Best sellernya buku How Democracies Die yang ditulis oleh Steven Levistsky dan Daniel Ziblatt semakin populer---di Indonesia---ketika Anies Baswedan sambil duduk santai dengan membaca buku ini.
Yang menarik salah satu di antara tulisan judul kecil pada buku ini tentang "Pagar Demokrasi", selama bertahun-tahun orang AS mempercayai konstitusi AS sebagai pusat keyakinan sebagai negara dan bangsa yang terpilih, dibimbing Ilahi, mercusuar harapan dan kemungkinan dunia.
Berbagai piranti demokrasi dibuatnya untuk mencegah pemimpin berkonsentrasi dan menyalahgunakan kekuasaan. Namun, apakah sarana perlindungan konstitusional itu bisa memadai untuk mengamankan demokrasi?
Penulis buku ini meyakini, tidak. Konstitusi yang dirancang dengan baik pun kadang gagal.
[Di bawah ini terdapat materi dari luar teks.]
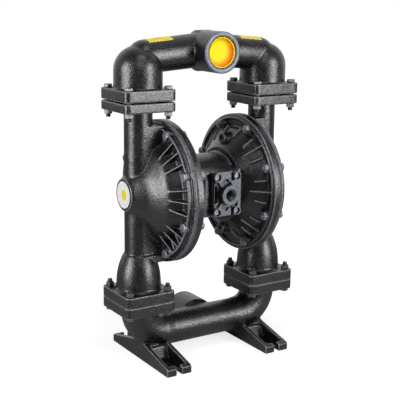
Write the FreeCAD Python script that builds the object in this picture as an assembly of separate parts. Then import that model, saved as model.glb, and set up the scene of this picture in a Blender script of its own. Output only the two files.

Konstitusi yang dirumuskan dengan baik pun tidak dengan sendirinya menjamin tegaknya demokrasi, memang konstitusi selalu tidak lengkap.
Ada saja kesenjangan dan ambiguitas di dalam semua sistem hukum, maka tidak bisa hanya mengandalkan konstitusi untuk menjaga demokrasi.
Demokrasi dan Menahan Diri
"Tuhan tidak pernah menganugerahi negarawan atau filosof, atau siapapun", tulis mantan presiden AS Benjamin Harrison, "dengan cukup banyak kebijaksanaan untuk merumuskan suatu sistem pemerintahan yang bisa langsung dijalankan semua orang begitu saja".
Itu yang kemudian dengan mengadaptasi pandangan Gunnar Myrdal karena nilai-nilai tidak dapat terlaksana dengan sendirinya diperlukan sikap saling toleran dan menahan diri secara kelembagaan maupun individu untuk bagaimana harus berbuat---di luar batas hukum---untuk menjalankan fungsinya secara kelembagaan maupun individu.
Dalam konteks pemilihan Presiden dan kepala daerah serentak di tahun 2024 nanti, adalah sebuah keharusan menjaga nilai-nilai demokrasi dengan tetap memagarinya melalui sikap santun dan toleran serta mampu menahan diri.
Tidak serta-merta atas nama demokrasi lalu mendiskreditkan, menjelekkan, dan melakukan 'pembunuhan' karakter seseorang melalui kampanye negatif secara membabi buta.